Explainable Malware Detection through Integrated Graph Reduction and Learning Techniques
Hesamodin Mohammadian, Griffin Higgins, Samuel Ansong, Roozbeh Razavi-Far, Ali A. Ghorbani
TL;DR
This work tackles malware detection using CFGs and FCGs by integrating graph reduction and explainability into a GNN-based pipeline. It introduces Leaf Prune, Comp Prune, K-core, and Walk Index Sparsification to shrink large program graphs while preserving discriminative information, and employs two node embeddings (Function Name Embedding and Assembly Embedding) to feed a GCN classifier. The framework is augmented with GNNExplainer to provide interpretable subgraph explanations, demonstrating that leaf pruning often yields the best efficiency-accuracy trade-off and that AE generally outperforms FNE. The approach shows promise for scalable, transparent malware detection on real-world datasets like BODMAS, Dike, and PMML, enabling faster analysis with meaningful explanations for security analysts.
Abstract
Control Flow Graphs and Function Call Graphs have become pivotal in providing a detailed understanding of program execution and effectively characterizing the behavior of malware.

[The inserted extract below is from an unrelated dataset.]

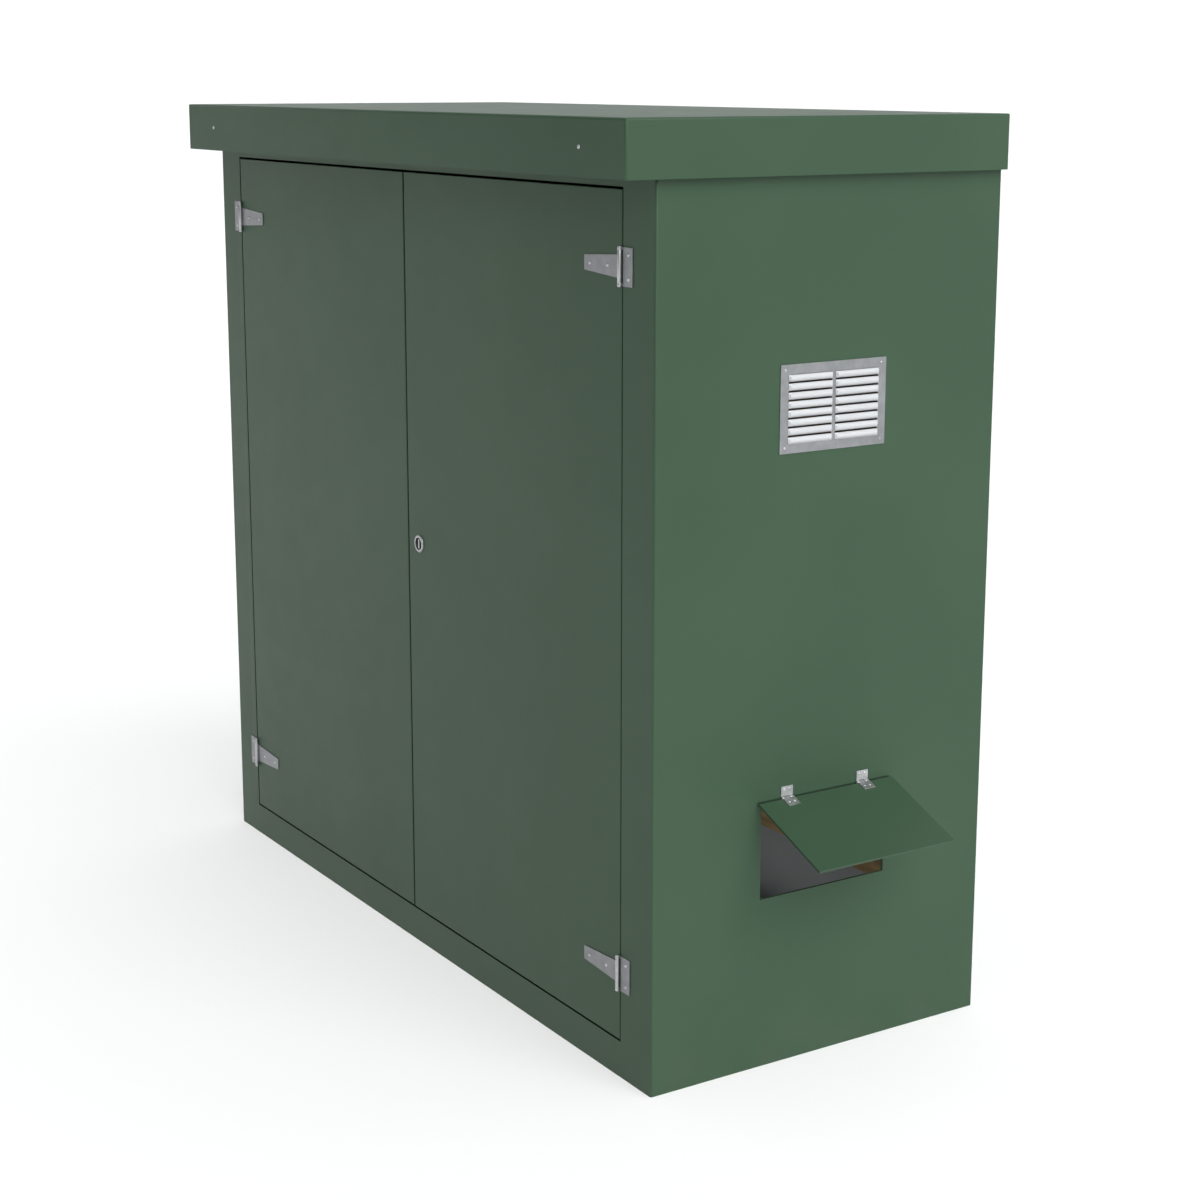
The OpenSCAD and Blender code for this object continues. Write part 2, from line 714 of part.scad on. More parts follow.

These graph-based representations, when combined with Graph Neural Networks (GNN), have shown promise in developing high-performance malware detectors. However, challenges remain due to the large size of these graphs and the inherent opacity in the decision-making process of GNNs. This paper addresses these issues by developing several graph reduction techniques to reduce graph size and applying the state-of-the-art GNNExplainer to enhance the interpretability of GNN outputs. The analysis demonstrates that integrating our proposed graph reduction technique along with GNNExplainer in the malware detection framework significantly reduces graph size while preserving high performance, providing an effective balance between efficiency and transparency in malware detection.